Maybe, she is getting too much sleep.

Every person is different. While on average an adult functions best on around 8 hrs of sleep, some do better with more like 10 while others are most refreshed with six.
post #10 of 11
Thread Starter 
well whatever it is, it is driving me bonkers. She's starting in again. Good day (although kind of moody...but what else is new). We did some fun things late this aft. We had a yummy dinner that she wanted. But it is 8:00 p.m. and we're getting ready for bed and it is going to be another one of those nights. She's already argumentative about every little thing (washing her hair, brushing her teeth, getting on pajamas). She gets mouthy and nasty. Whaaaaa, I feel like I'm going to have my own tempter tantrum soon!!! Actually tonight I might resort to a little melatonin because I want her to go to sleep without all the drama.
post #11 of 11
I also have a moody 6 year old. Does your dd read on her own? It usually zonks my dd out. I tend to put my Audrey to bed between 630 and 7pm, and gets up about 6-630am. Doesn't seem to matter if I put her to bed later, she's still up that early. More time to get ready for school then I guess. (I know, it's crazy early, but I am alone all the time with the three kids 6,3, and almost 1, so it is what it is lol) I let her lie in her bed and read until 8pm at the latest. Most of the time when I go up to turn her light off she is already asleep. I know that a shower usually wakes me up as well. Maybe try moving that to the mornings before school?

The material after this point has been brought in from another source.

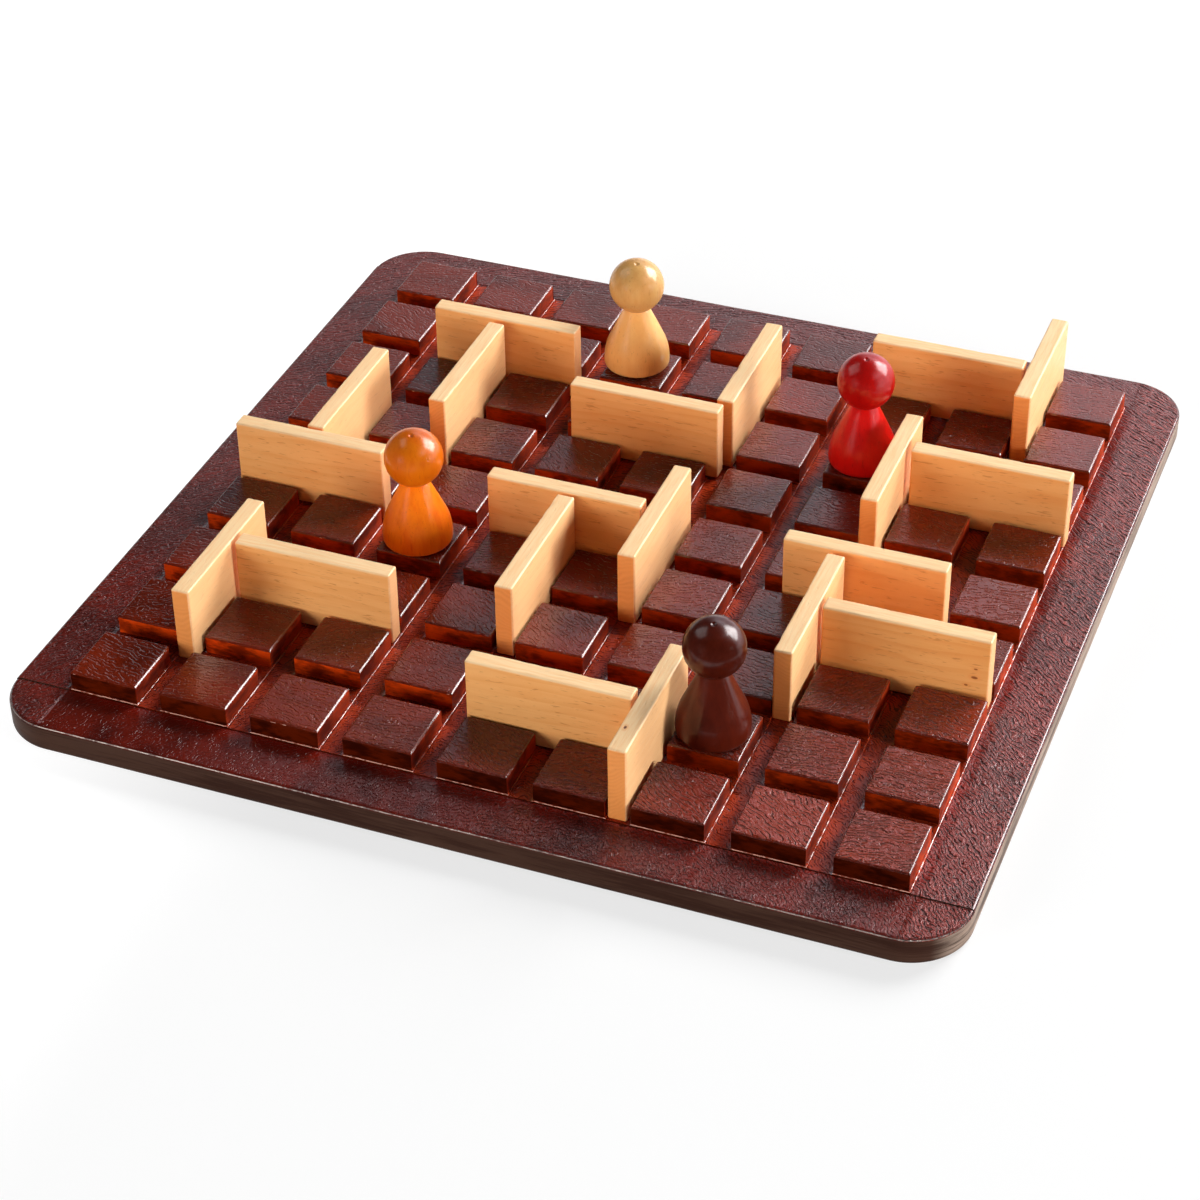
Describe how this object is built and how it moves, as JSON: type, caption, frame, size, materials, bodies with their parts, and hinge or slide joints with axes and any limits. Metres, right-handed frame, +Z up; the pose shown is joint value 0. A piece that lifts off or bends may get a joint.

When my dd starts with the tantrum thing, I just make her sit in her bed and tell her that when she is ready to speak to me and act like the big girl that she is I will be more than willing to talk about what is bothering her and we can work whatever it is out. Usually she's ok within 5-10 minutes. I do think that school really wears them out the first couple of years. So much more going on in their days that they're used to, kwim?